Before we did the concerts, I still had some reservations about whether or not the audience would really get into it. But they have! It’s been such a joy for me that they’ve really enjoyed this piece.
Weill was only 24 when he wrote this piece, and it’s remarkable what a complete soundworld he’s made. There’s never a moment where one bit feels similar. It’s like he’s created an entire planet, which is complete with all sorts of trees and plants and animals, which are all different to anything you would find anywhere else, and yet everything makes sense and nothing is in ‘funny face’ or deformed. It’s all just so well thought out.
How did the performance of the piece develop over the course of the tour?
It’s crazy! After our performance, we were like ‘Wow this is a strange piece, we can feel it and believe in it, but don’t necessarily understand it’. We thought, ‘Yeah, after two or three performances we’ll get it and it’ll be fine’. But I still feel the same way! But not in a way which creates a disconnect for us or the audience.
It’s very interesting that you can have this whole experience with a complete piece of art, and yet not really be able to accurately describe what that experience is. As we played it more and more, we’ve all come to really love it. Still, there’s an elusive quality to it which is really endearing – and bizarre.
It’s like spending time with a person. You see the person at various intervals and in various different places, and you interact with them and come to really like them a lot, and you understand their outlook on life. But you still don’t actually know them. That might be as close as I can come to describing it!

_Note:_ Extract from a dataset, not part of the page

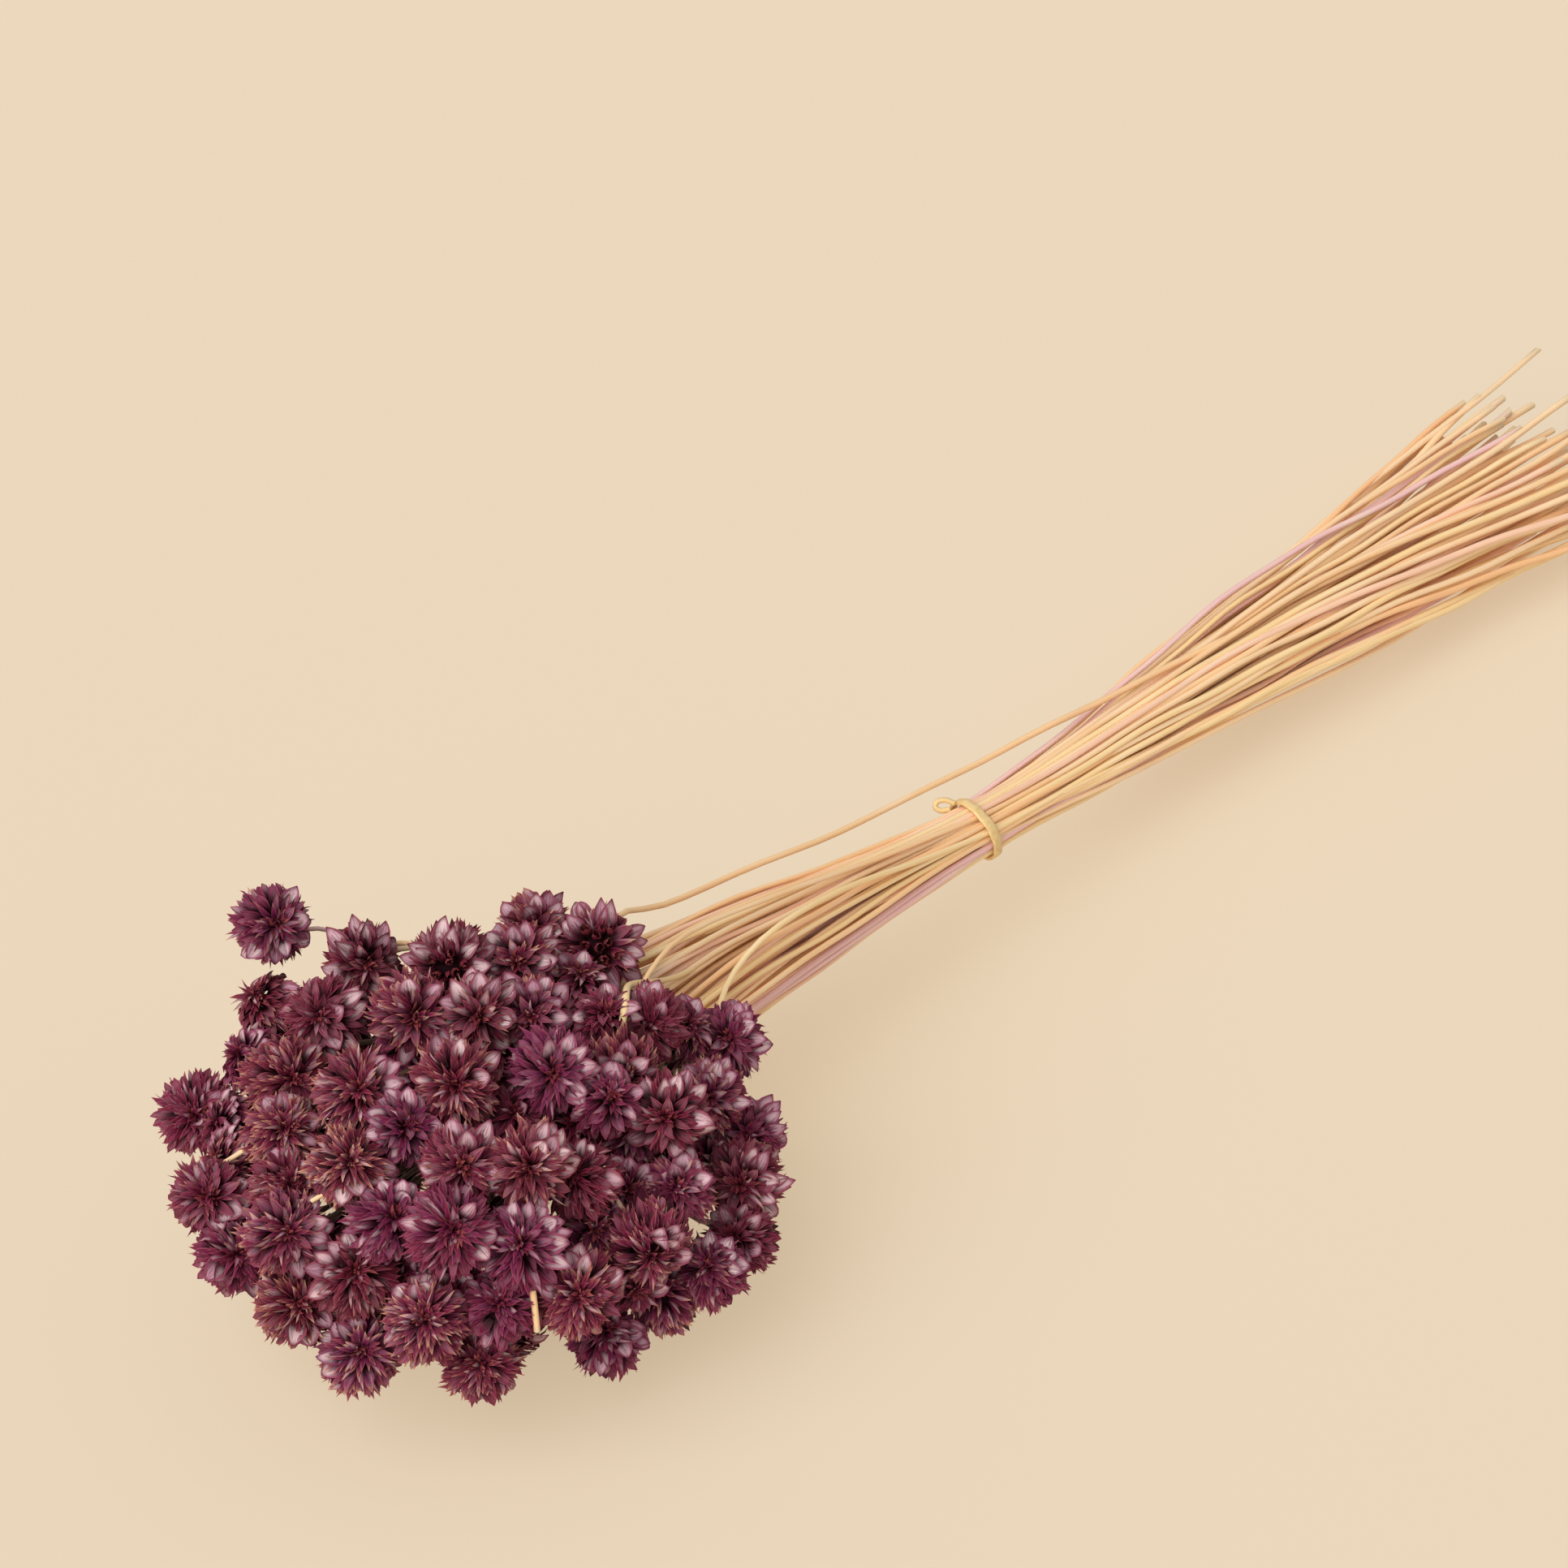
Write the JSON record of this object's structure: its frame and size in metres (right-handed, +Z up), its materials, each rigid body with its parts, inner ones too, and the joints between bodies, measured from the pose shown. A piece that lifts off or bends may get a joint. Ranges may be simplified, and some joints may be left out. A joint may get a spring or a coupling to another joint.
{
  "type": "dried flower bunch",
  "caption": "Bunch of small dried lilac-purple flower heads on thin straw stems, tied with a rubber band and lying on its side.",
  "frame": {"origin": "on the surface that the bunch rests on, under the middle of its box", "axes": "+X along the stems from the flowers to the cut ends, +Y across the bunch, +Z up"},
  "size_m": [0.5915, 0.149, 0.0939],
  "materials": {
    "petals": "dry papery bracts, dusky lilac purple with paler middles and tan tips",
    "stems": "dry straw, satin, with fine lengthwise grain",
    "band": "matt cream latex"
  },
  "bodies": {
    "root": {"blooms_01": "petals", "blooms_02": "petals", "blooms_03": "petals", "blooms_04": "petals", "blooms_05": "petals", "blooms_06": "petals", "blooms_07": "petals", "blooms_08": "petals", "blooms_09": "petals", "blooms_10": "petals", "blooms_11": "petals", "blooms_12": "petals", "blooms_13": "petals", "blooms_14": "petals", "blooms_15": "petals", "blooms_16": "petals", "blooms_17": "petals", "blooms_18": "petals", "blooms_19": "petals", "blooms_20": "petals", "blooms_21": "petals", "blooms_22": "petals", "blooms_23": "petals", "blooms_24": "petals", "blooms_25": "petals", "blooms_26": "petals", "blooms_27": "petals", "blooms_28": "petals", "blooms_29": "petals", "blooms_30": "petals", "blooms_31": "petals", "blooms_32": "petals", "blooms_33": "petals", "blooms_34": "petals", "blooms_35": "petals", "blooms_36": "petals", "blooms_37": "petals", "blooms_38": "petals", "blooms_39": "petals", "blooms_40": "petals", "blooms_41": "petals", "blooms_42": "petals", "blooms_43": "petals", "blooms_44": "petals", "blooms_45": "petals", "blooms_46": "petals", "blooms_47": "petals", "blooms_48": "petals", "blooms_49": "petals", "blooms_50": "petals", "blooms_51": "petals", "blooms_52": "petals", "blooms_53": "petals", "blooms_54": "petals", "blooms_55": "petals", "blooms_56": "petals", "blooms_57": "petals", "blooms_58": "petals", "stems": "stems", "rubber_band": "band"}
  },
  "joints": []
}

What do you hope the audiences took away from this program?
The program is for the most part very accessible [including Gershwin, Bernstein and Bach]. This was the one piece where it was a little more challenging. But to ask the audience to be prepared for a challenge implies that they’re not already prepared for a challenge.

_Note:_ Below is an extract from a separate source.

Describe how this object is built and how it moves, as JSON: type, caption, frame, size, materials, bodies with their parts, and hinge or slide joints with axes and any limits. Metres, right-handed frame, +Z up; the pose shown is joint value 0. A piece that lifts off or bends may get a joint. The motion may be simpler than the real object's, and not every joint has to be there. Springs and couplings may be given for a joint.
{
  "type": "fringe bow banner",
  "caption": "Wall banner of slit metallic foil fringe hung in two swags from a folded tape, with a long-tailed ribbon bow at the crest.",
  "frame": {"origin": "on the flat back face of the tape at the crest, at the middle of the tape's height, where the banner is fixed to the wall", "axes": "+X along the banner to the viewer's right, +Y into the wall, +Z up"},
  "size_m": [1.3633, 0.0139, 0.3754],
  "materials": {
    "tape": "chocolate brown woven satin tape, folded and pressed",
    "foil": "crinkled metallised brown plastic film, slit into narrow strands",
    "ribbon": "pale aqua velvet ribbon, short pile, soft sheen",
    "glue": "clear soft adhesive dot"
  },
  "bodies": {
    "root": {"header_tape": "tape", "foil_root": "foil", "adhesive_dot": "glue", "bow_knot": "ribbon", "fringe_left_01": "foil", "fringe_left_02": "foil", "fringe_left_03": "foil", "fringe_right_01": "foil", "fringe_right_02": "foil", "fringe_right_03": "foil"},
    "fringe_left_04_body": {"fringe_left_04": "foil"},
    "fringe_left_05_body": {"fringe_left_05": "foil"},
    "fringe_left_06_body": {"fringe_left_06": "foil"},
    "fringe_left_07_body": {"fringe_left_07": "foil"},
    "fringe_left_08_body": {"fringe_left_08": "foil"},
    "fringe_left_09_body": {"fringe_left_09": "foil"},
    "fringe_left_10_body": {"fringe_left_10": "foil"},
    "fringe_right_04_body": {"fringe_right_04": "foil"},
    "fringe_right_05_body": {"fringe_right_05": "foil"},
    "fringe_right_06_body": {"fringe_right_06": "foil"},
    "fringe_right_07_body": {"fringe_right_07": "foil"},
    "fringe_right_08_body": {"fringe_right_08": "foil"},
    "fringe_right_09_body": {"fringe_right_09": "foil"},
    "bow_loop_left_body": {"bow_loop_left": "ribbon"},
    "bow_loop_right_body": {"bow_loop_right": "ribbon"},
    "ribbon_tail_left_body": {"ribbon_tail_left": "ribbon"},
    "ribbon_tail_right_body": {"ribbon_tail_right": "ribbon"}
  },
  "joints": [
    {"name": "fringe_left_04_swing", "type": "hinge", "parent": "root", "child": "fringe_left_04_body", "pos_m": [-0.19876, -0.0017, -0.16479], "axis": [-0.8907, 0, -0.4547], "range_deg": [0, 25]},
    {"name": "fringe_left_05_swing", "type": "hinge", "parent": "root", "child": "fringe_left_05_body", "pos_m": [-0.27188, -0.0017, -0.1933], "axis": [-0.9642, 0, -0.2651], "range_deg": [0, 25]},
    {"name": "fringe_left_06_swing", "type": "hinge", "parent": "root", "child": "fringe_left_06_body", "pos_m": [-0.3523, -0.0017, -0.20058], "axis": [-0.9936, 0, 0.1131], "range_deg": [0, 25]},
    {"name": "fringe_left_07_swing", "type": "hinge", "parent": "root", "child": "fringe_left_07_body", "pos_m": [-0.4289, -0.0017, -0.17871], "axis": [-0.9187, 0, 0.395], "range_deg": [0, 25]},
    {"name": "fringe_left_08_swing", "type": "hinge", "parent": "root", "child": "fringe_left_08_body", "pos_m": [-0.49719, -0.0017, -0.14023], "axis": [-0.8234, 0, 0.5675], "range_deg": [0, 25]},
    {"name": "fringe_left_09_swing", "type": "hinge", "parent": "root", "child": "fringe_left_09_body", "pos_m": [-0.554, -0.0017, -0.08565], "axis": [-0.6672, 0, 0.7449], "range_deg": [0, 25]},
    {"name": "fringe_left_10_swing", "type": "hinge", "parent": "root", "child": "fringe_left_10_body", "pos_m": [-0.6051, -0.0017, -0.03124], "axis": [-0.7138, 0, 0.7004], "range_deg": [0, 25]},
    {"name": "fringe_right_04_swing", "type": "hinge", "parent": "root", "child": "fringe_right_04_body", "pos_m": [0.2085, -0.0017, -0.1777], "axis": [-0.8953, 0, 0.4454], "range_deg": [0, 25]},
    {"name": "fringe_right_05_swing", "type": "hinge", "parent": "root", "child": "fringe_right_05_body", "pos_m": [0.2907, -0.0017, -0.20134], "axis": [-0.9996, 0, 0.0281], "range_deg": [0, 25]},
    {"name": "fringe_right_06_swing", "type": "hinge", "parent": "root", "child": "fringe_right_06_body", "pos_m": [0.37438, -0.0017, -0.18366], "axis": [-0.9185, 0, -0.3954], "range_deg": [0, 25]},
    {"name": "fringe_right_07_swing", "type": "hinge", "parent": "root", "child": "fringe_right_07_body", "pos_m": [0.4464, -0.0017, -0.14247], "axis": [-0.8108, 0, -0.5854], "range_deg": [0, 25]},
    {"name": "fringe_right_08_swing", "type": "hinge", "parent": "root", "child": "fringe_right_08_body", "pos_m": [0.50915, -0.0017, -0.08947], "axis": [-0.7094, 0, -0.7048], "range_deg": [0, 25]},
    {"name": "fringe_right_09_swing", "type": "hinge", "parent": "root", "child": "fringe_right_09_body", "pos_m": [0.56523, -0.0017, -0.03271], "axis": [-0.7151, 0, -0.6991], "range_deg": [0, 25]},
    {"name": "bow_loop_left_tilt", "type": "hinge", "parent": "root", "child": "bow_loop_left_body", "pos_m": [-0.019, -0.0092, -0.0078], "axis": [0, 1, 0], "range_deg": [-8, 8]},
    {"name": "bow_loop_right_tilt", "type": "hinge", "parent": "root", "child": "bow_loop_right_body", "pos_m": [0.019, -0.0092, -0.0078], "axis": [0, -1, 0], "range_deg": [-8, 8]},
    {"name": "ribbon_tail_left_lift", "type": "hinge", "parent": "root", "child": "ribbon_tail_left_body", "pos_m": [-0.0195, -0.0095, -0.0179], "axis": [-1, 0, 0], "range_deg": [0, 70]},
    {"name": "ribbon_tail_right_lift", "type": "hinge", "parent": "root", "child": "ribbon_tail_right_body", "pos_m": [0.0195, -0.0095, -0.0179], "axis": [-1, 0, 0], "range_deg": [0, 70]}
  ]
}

It’s 2022, and this piece is nearly a hundred years old. People are starting to realise that this music isn’t going to bite them. I don’t think we need to warn people about things anymore. That’s been an interesting issue the past few years I’ve been playing…there’s no need to put warning labels anymore on pieces that are a hundred years old.
It’s exciting you think Australian audiences are ready and have an appetite for “challenging” music.
Yeah! If we’re going to call Schoenberg challenging, then we might as well call Mozart challenging, because everything is relative. As everyone knows, a lot of Mozart’s music would have been challenging in his time. So either we call everyone challenging or, you know! We have opera which has subject matter that is violent or sexual or talks about race and gender in really extreme ways, so it’s bizarre we would call a piece of music for violin and piano ‘challenging’.
So now I think it’s just up to the small amount of media that exists in Australia for classical music to stop referring to it as that. We’re so used to thinking of it that way in general. Maybe we need to think about how we think about it!